The lesson from the United States experience is that South Africa must use its mining industry to drive our Industrial Revolution rather than a Consumption Revolution that it has been doing for the last 100 years.

For the mining industry to drive South Africa’s Industrial Revolution, plant and equipment that is used in mining must be made in South Africa.  As a first step the South African government must freeze the issuing of new mining licenses until the mining industry can demonstrate that at least 75% of the plant and equipment it is using is made in South Africa.   This is the only way that South Africa will be able to develop a serious capitalist economy that is able to absorb all its labour force.

The mining industry will need to be relieved of some of the costs that it is carrying now in order to be able to contribute to the Industrial Revolution.  One of the costs that must be removed from the mining industry is the cost of housing its labour force.  The housing of mine workers must become the responsibility of the municipalities where the mines are located in in partnership with private formal sector property developers.  Provincial governments must however stipulate the minimum standards and quality of town planning which hopefully will be an improvement on the ANC governments RDP housing standards.  This model should also be extended to housing for farm workers.

Finally there are several other costs that will need to be reviewed.  These are transport, electricity costs and taxation.  The hare brain notion that the mining industry through royalty taxes etc. must fund the bloated and already fattened state bureaucracy belongs to the museum.
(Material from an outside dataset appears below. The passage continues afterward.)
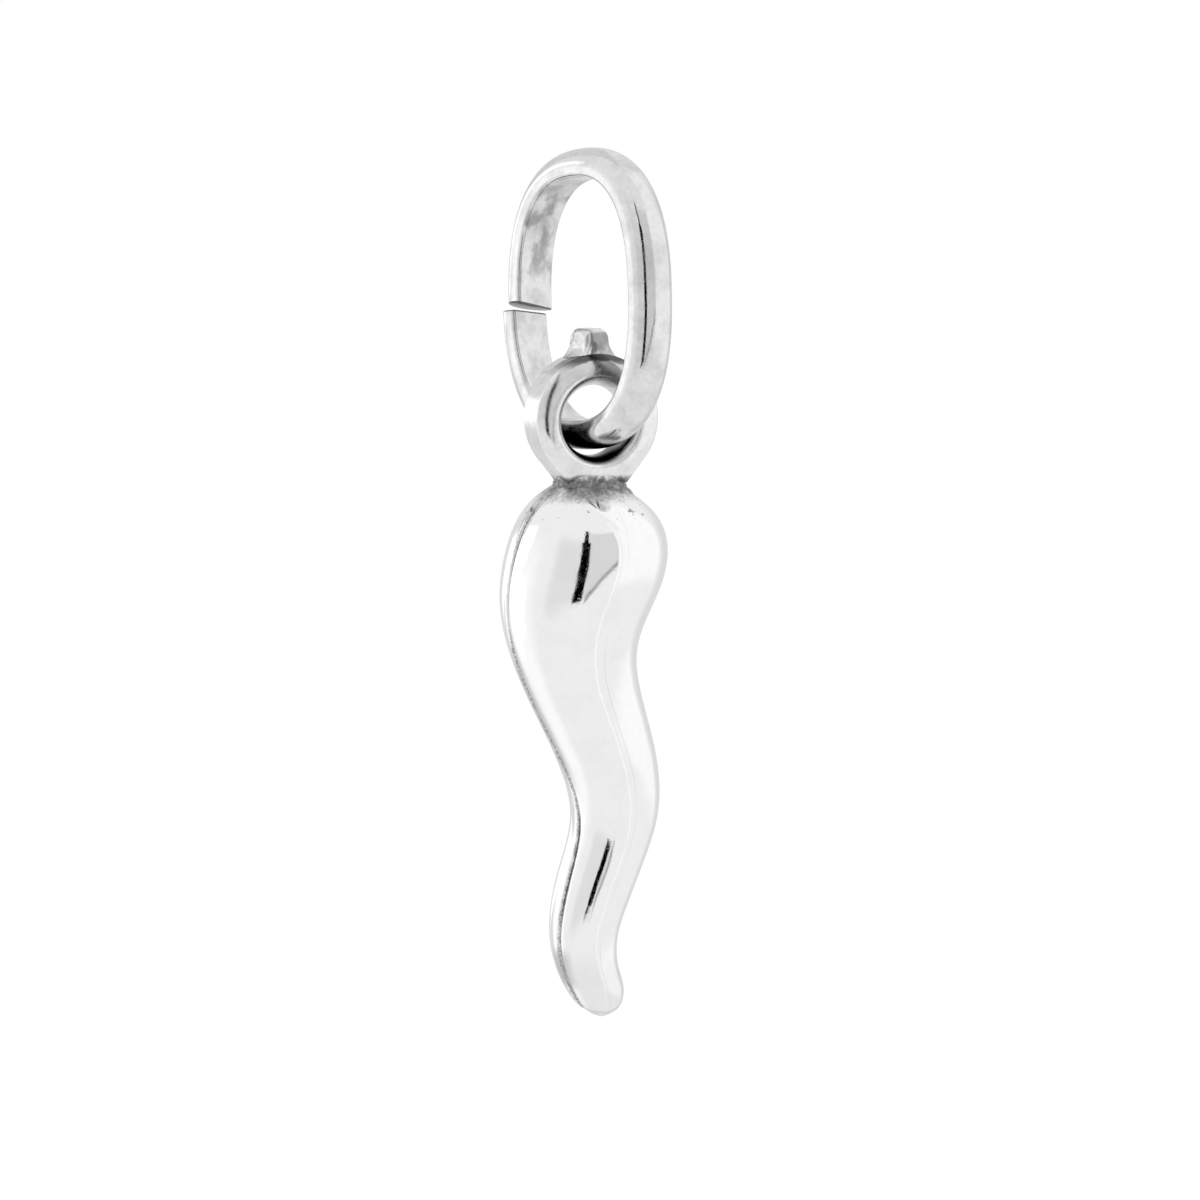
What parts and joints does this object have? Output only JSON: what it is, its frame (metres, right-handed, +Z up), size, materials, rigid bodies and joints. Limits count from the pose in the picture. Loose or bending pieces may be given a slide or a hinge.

To be able to achieve the levels of domestic production of mining equipment South Africa will have to revolutionise its education system and its finance sector.  The shortcomings of South Africa’s education system are all too well known to be repeated here.  What is not so well known are the shortcomings of South Africa’s finance sector?  There are many myths about how wonderfully South Africa’s British created banking system operates.  The reality is that our banking system is one of the major obstacles to the development of entrepreneurship in this country.